== Directions ==
All material below is to be reproduced exactly.

— Begin Collected data —

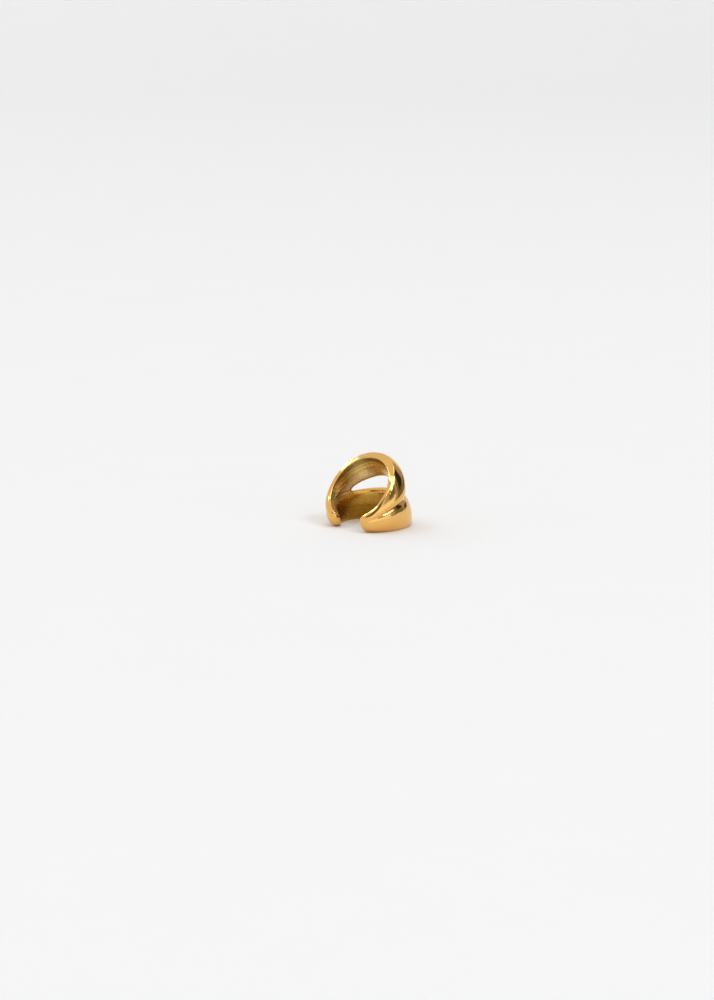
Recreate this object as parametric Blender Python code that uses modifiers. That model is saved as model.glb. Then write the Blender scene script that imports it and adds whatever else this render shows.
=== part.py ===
"""Ear cuff: one cast C of two domed bands side by side, split by a lens-shaped slot at the back."""

import math

import bmesh
import bpy
from mathutils import Matrix, Vector

MM = 0.001

# Hollow that the ear rim sits in, seen along its axis
BORE_HALF_WIDTH = 4.72 * MM
BORE_HALF_DEPTH = 4.40 * MM
TIP_TURN = math.radians(151.0)

# Heights along the axis of the hollow, measured from the middle plane, the slot's greatest
# height, and how far its inner edge climbs towards its ends
TOP_HEIGHT = 5.52 * MM
FLOOR_DROP = 3.38 * MM
SLOT_HEIGHT = 2.48 * MM
SEAM_CLIMB = 0.40 * MM

# Metal: wall at the back, bulge of a dome, share of the wall that lies on the table, and how much
# narrower than the wall the rim is at the sides
WALL = 1.21 * MM
BULGE = 0.86 * MM
LAND_SHARE = 0.78
RIM_NARROWING = 0.20

# Inner faces: their swell and the hollow under the rim, and the distances of both from the slot
# as shares of the band heights
INNER_SWELL = 0.10 * MM
RIM_HOLLOW = 0.12 * MM
UPPER_LIP = 0.30
LOWER_LIP = 0.16
UNDER_RIM = 0.80

# Tips: rounding of the ends, the dome over both bands, and the turn of the end's middle
TIP_ROUND = 1.10 * MM
TIP_BULGE = 0.72 * MM
TIP_FULLNESS = 0.6
TIP_SWELL = math.radians(3.0)

# What the rounding does to the ends, as shares of it: thinner metal, a lower top,
# and a lower edge that lifts outside and more so inside
TIP_THINNING = 0.85
TIP_TOP_DROP = 0.23
LEFT_TIP_LIFT = 0.64
RIGHT_TIP_LIFT = 0.15
INNER_TIP_LIFT = 0.95

# How much of a section's inset its upper lip, seam and foot take
LIP_INSET = 0.15
SEAM_INSET = 0.35
FOOT_INSET = 0.6

# Slot between the bands: turns of its ends from the back, and its lopsided and full shape
SLOT_START = math.radians(-64.0)
SLOT_END = math.radians(63.0)
SLOT_SKEW = 0.45
SLOT_POWER = 0.62

# Lean of the axis, which lays the lower edge flat on the table
LEAN = math.radians(24.1)

# Points across a dome from its upper end: share of the band height and share of the bulge.
# The upper dome's first point bulges more at the back, by its shoulder.
UPPER_DOME = ((0.10, 0.20), (0.54, 1.20), (0.90, 0.74))
SHOULDER = 0.30
LOWER_DOME = ((0.12, 1.12), (0.52, 1.42), (0.92, 0.36))

# Shares of the sizes above from the back to a tip, the same on both sides.
# turn is of TIP_TURN; top and seam of TOP_HEIGHT; wall, groove, inset and flare of WALL;
# upper and lower of BULGE; merge is how far the two domes have run into one.
PROFILE_COLUMNS = ("turn", "top", "seam", "wall", "upper", "lower", "merge", "groove", "inset", "flare")
PROFILE = (
    (0.00, 1.015, -0.082, 1.00, 1.02, 0.62, 0.00, 0.10, 0.00, -0.14),
    (0.20, 0.970, -0.067, 0.94, 1.04, 0.56, 0.00, 0.10, 0.00, -0.12),
    (0.40, 0.808, 0.007, 0.82, 1.08, 0.46, 0.00, 0.30, 0.04, -0.04),
    (0.56, 0.615, 0.092, 0.69, 1.00, 0.50, 0.00, 0.34, 0.12, 0.06),
    (0.70, 0.458, 0.120, 0.62, 0.78, 0.62, 0.12, 0.22, 0.22, 0.12),
    (0.83, 0.288, 0.112, 0.57, 0.56, 0.72, 0.60, 0.08, 0.38, 0.14),
    (1.00, 0.206, 0.064, 0.54, 0.50, 0.80, 1.00, 0.00, 0.56, 0.16),
)

# Sections: their number across the slot, and their places from a slot end to its tip
SLOT_SECTIONS = 10
TIP_SECTIONS = (0.17, 0.34, 0.51, 0.67, 0.83, 0.95, 1.0)

# Faces across the end of a tip from the top down: the inner points that each one runs between
TIP_FACES = ((0, 2), (2, 3), (3, 4), (4, 5))

# Makes up for what the smoothing takes off a ring of straight steps
RING_GAIN = 1.008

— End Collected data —

== The completed task ==
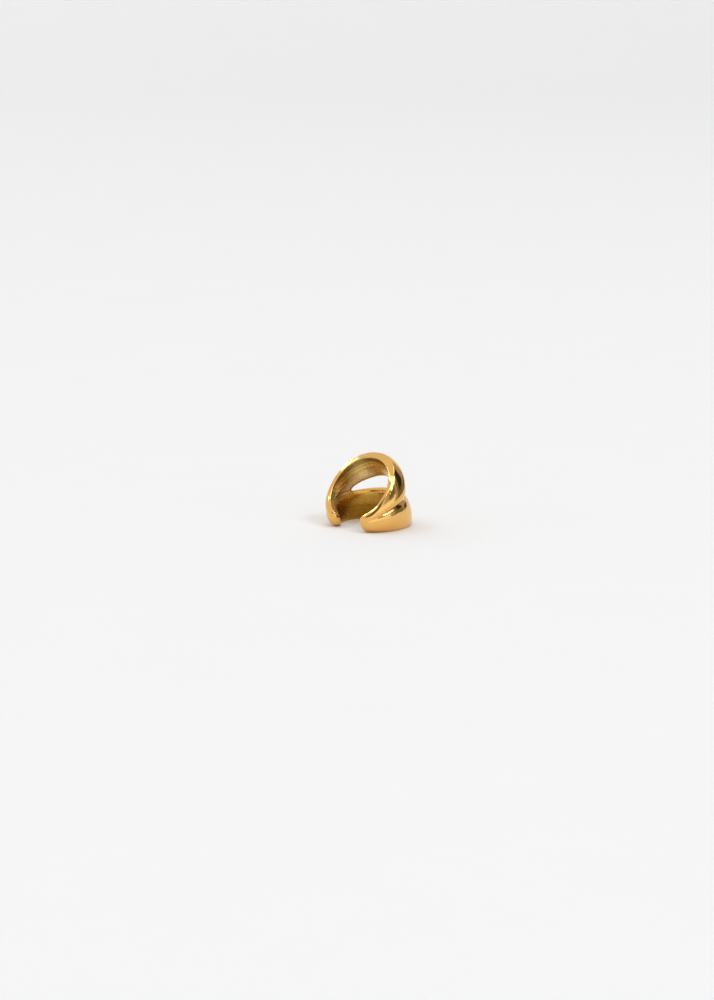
Recreate this object as parametric Blender Python code that uses modifiers. That model is saved as model.glb. Then write the Blender scene script that imports it and adds whatever else this render shows.
=== part.py ===
"""Ear cuff: one cast C of two domed bands side by side, split by a lens-shaped slot at the back."""

import math

import bmesh
import bpy
from mathutils import Matrix, Vector

MM = 0.001

# Hollow that the ear rim sits in, seen along its axis
BORE_HALF_WIDTH = 4.72 * MM
BORE_HALF_DEPTH = 4.40 * MM
TIP_TURN = math.radians(151.0)

# Heights along the axis of the hollow, measured from the middle plane, the slot's greatest
# height, and how far its inner edge climbs towards its ends
TOP_HEIGHT = 5.52 * MM
FLOOR_DROP = 3.38 * MM
SLOT_HEIGHT = 2.48 * MM
SEAM_CLIMB = 0.40 * MM

# Metal: wall at the back, bulge of a dome, share of the wall that lies on the table, and how much
# narrower than the wall the rim is at the sides
WALL = 1.21 * MM
BULGE = 0.86 * MM
LAND_SHARE = 0.78
RIM_NARROWING = 0.20

# Inner faces: their swell and the hollow under the rim, and the distances of both from the slot
# as shares of the band heights
INNER_SWELL = 0.10 * MM
RIM_HOLLOW = 0.12 * MM
UPPER_LIP = 0.30
LOWER_LIP = 0.16
UNDER_RIM = 0.80

# Tips: rounding of the ends, the dome over both bands, and the turn of the end's middle
TIP_ROUND = 1.10 * MM
TIP_BULGE = 0.72 * MM
TIP_FULLNESS = 0.6
TIP_SWELL = math.radians(3.0)

# What the rounding does to the ends, as shares of it: thinner metal, a lower top,
# and a lower edge that lifts outside and more so inside
TIP_THINNING = 0.85
TIP_TOP_DROP = 0.23
LEFT_TIP_LIFT = 0.64
RIGHT_TIP_LIFT = 0.15
INNER_TIP_LIFT = 0.95

# How much of a section's inset its upper lip, seam and foot take
LIP_INSET = 0.15
SEAM_INSET = 0.35
FOOT_INSET = 0.6

# Slot between the bands: turns of its ends from the back, and its lopsided and full shape
SLOT_START = math.radians(-64.0)
SLOT_END = math.radians(63.0)
SLOT_SKEW = 0.45
SLOT_POWER = 0.62

# Lean of the axis, which lays the lower edge flat on the table
LEAN = math.radians(24.1)

# Points across a dome from its upper end: share of the band height and share of the bulge.
# The upper dome's first point bulges more at the back, by its shoulder.
UPPER_DOME = ((0.10, 0.20), (0.54, 1.20), (0.90, 0.74))
SHOULDER = 0.30
LOWER_DOME = ((0.12, 1.12), (0.52, 1.42), (0.92, 0.36))

# Shares of the sizes above from the back to a tip, the same on both sides.
# turn is of TIP_TURN; top and seam of TOP_HEIGHT; wall, groove, inset and flare of WALL;
# upper and lower of BULGE; merge is how far the two domes have run into one.
PROFILE_COLUMNS = ("turn", "top", "seam", "wall", "upper", "lower", "merge", "groove", "inset", "flare")
PROFILE = (
    (0.00, 1.015, -0.082, 1.00, 1.02, 0.62, 0.00, 0.10, 0.00, -0.14),
    (0.20, 0.970, -0.067, 0.94, 1.04, 0.56, 0.00, 0.10, 0.00, -0.12),
    (0.40, 0.808, 0.007, 0.82, 1.08, 0.46, 0.00, 0.30, 0.04, -0.04),
    (0.56, 0.615, 0.092, 0.69, 1.00, 0.50, 0.00, 0.34, 0.12, 0.06),
    (0.70, 0.458, 0.120, 0.62, 0.78, 0.62, 0.12, 0.22, 0.22, 0.12),
    (0.83, 0.288, 0.112, 0.57, 0.56, 0.72, 0.60, 0.08, 0.38, 0.14),
    (1.00, 0.206, 0.064, 0.54, 0.50, 0.80, 1.00, 0.00, 0.56, 0.16),
)

# Sections: their number across the slot, and their places from a slot end to its tip
SLOT_SECTIONS = 10
TIP_SECTIONS = (0.17, 0.34, 0.51, 0.67, 0.83, 0.95, 1.0)

# Faces across the end of a tip from the top down: the inner points that each one runs between
TIP_FACES = ((0, 2), (2, 3), (3, 4), (4, 5))

# Makes up for what the smoothing takes off a ring of straight steps
RING_GAIN = 1.008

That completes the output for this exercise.